Originally Posted by julfo View Post
No problem And thank you for constructing an intelligent response. I know many people (including myself) would have flipped out. It's refreshing to find someone who doesn't.

I think you've more or less hit the nail on the head here. nVidia are walking a fine line right now between making their product more desirable (physX wooo!), and making it something that the general populace despises (because of what could be viewed as underhand tactics). At the moment they're doing an admirable job of it.

Right now I'm using AMD rather than nVidia. I bought a 7970. The thing that made me pause before making this decision was physX. nVidia are clearly succeeding to some degree.

It is a difficult situation, and there aren't any clear solutions. As you said, nVidia are unlikely to upgrade to x86, it would be silly for them to do so. At the end of the day, it has to be said that really the onus is on the developers of the game to use physX to the best degree. It is possible, with some work, to convert physX to x86/SSE, and assuming the developers implement threading properly, there should be negligible difference between GPU and CPU (as the post above nicely demonstrated).

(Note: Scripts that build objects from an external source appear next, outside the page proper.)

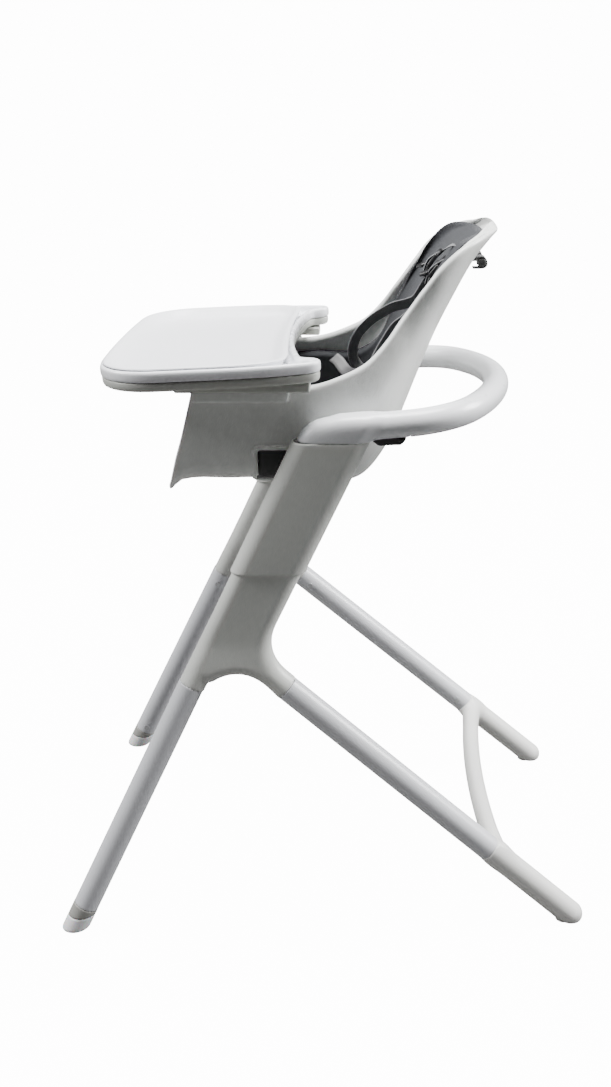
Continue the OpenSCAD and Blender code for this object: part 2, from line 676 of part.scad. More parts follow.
module tray_liner() color(WHITE) difference() {
    union() {
        tray_slice(rim_w + slide_fit, floor_z + slide_fit, floor_z + lip_h + liner_t);
        tray_slice(3, tray_base_t + tray_top_t + seam, floor_z + lip_h + liner_t);
    }
    tray_slice(rim_w + liner_lip, floor_z + slide_fit + liner_t, 90);
}

leg_housing();  // left_leg_housing
mirrored() leg_housing();  // right_leg_housing
front_leg();  // left_front_leg
mirrored() front_leg();  // right_front_leg
rear_leg();  // left_rear_leg
mirrored() rear_leg();  // right_rear_leg
front_foot_collar();  // left_front_foot_collar
mirrored() front_foot_collar();  // right_front_foot_collar
front_foot_pad();  // left_front_foot_pad
mirrored() front_foot_pad();  // right_front_foot_pad
rear_foot_bar();
rear_foot_pads();
lock_rack();  // left_lock_rack
mirrored() lock_rack();  // right_lock_rack
leg_screws();
sleeve();  // left_sleeve
mirrored() sleeve();  // right_sleeve
guide_bushes();  // left_guide_bushes
mirrored() guide_bushes();  // right_guide_bushes
pawl_carrier();  // left_pawl_carrier
mirrored() pawl_carrier();  // right_pawl_carrier
lock_pawl();  // left_lock_pawl
mirrored() lock_pawl();  // right_lock_pawl
handle_shell();
handle_grip_strip();
handle_core();
handle_screws();
trigger();  // left_trigger
mirrored() trigger();  // right_trigger
trigger_pin();  // left_trigger_pin
mirrored() trigger_pin();  // right_trigger_pin
seat_mount();  // left_seat_mount
mirrored() seat_mount();  // right_seat_mount
seat_shell();
seat_hub();  // left_seat_hub
mirrored() seat_hub();  // right_seat_hub
recline_pin();  // left_recline_pin
mirrored() recline_pin();  // right_recline_pin
recline_lever();
recline_lever_pin();
seat_pad();
shoulder_webbing();
waist_strap();  // left_waist_strap
mirrored() waist_strap();  // right_waist_strap
crotch_strap();
buckle_tongue();  // left_buckle_tongue
mirrored() buckle_tongue();  // right_buckle_tongue
buckle_body();
buckle_button();
rail_strike_plates();
tray_base();
tray_top();
tray_liner();
tray_magnets();
tray_screws();
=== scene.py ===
import math

import bmesh
import bpy
import numpy as np
from mathutils import Matrix, Vector


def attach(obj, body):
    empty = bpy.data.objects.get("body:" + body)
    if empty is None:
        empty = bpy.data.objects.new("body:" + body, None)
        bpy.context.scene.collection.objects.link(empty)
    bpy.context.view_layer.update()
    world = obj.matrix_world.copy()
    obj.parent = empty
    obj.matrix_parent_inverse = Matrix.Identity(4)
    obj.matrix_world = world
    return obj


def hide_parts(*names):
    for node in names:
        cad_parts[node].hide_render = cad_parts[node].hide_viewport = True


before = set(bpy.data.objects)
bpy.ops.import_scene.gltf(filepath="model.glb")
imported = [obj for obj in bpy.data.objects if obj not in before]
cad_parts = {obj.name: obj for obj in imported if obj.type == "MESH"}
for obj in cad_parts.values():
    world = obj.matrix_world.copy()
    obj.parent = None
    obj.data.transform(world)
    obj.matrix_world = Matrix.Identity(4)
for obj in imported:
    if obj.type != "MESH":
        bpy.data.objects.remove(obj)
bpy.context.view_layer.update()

MM = 0.001

bl_info = {
    "name": "Baby High Chair",
    "version": (1, 0, 0),
    "blender": (4, 5, 0),
    "location": "3D View > Sidebar > High Chair",
    "description": "Makes the surfaces and finishes of a baby high chair round its packed frame",
    "category": "Add Mesh",
}


# ---------------------------------------------------------------- sizes

def length(name, description, default):
    return bpy.props.FloatProperty(name=name, description=description, default=default, unit="LENGTH")


def colour(name, description, *default):
    return bpy.props.FloatVectorProperty(name=name, description=description, default=default, subtype="COLOR")


class ChairSizes(bpy.types.PropertyGroup):
    shell_wall: length("Shell wall", "Wall of the seat shell", 0.0045)
    rim_wall: length("Rim wall", "Thickness of the shell's rolled rim", 0.013)
    pad_thickness: length("Pad", "Thickness of the seat pad", 0.013)
    web_width: length("Webbing width", "Width of the harness webbing", 0.020)
    web_thickness: length("Webbing", "Thickness of the harness webbing", 0.0016)
    lip_height: length("Liner lip", "Height of the tray liner's lip above its floor", 0.010)
    grip: length("Handle", "Diameter of the push handle", 0.036)


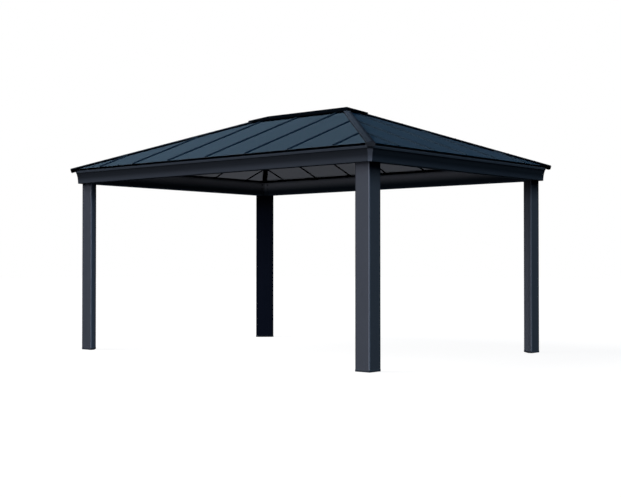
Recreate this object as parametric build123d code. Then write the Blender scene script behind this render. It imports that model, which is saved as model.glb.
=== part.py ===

Even if they don't (although I have the utmost confidence in the Dev Team) there is still another solution for most AMD users: Hacked nVidia drivers with a dedicated nVidia card for PhysX offloading. Using the modified 1.05ff drivers one can create a "hybrid" set-up which is comparable to a single card nVidia set-up. I personally don't think PhysX is anything to worry about. Others disagree, and they're welcome to.
I totally agree with your choice. I have a GTX 460 SE, purchased last year, because I am a student and had a strict budget to build a computer with. However, I feel for the $130 I paid for it, it was a great deal. But I have really been diving in to benchmarks recently and seen the deficiencies of nVidia's GPUs. Compared to AMD, they are a bit of one-trick ponies. Except the one trick they do, gaming, is done incredibly well. Their cards do tend to choke at high resolutions with high AA, but on the whole do very very well at the 1080p point and higher with lowered AA, which is where most of the gaming community is at right now. AMD has lower max fps in general but performs much better at more extreme settings. On top of that, their GPUs also have much better compute performance in the majority of cases (SHA 256 hashing and many software compute functions come to mind). nVidia pretty much only wins in CUDA, and PhysX.

As a last note, while it is possible to mod in PhysX support, I do not see the majority of AMD users doing that. It is so niche (and possibly warranty-voiding) that most won't attempt to do it, though that doesn't make it an invalid tactic.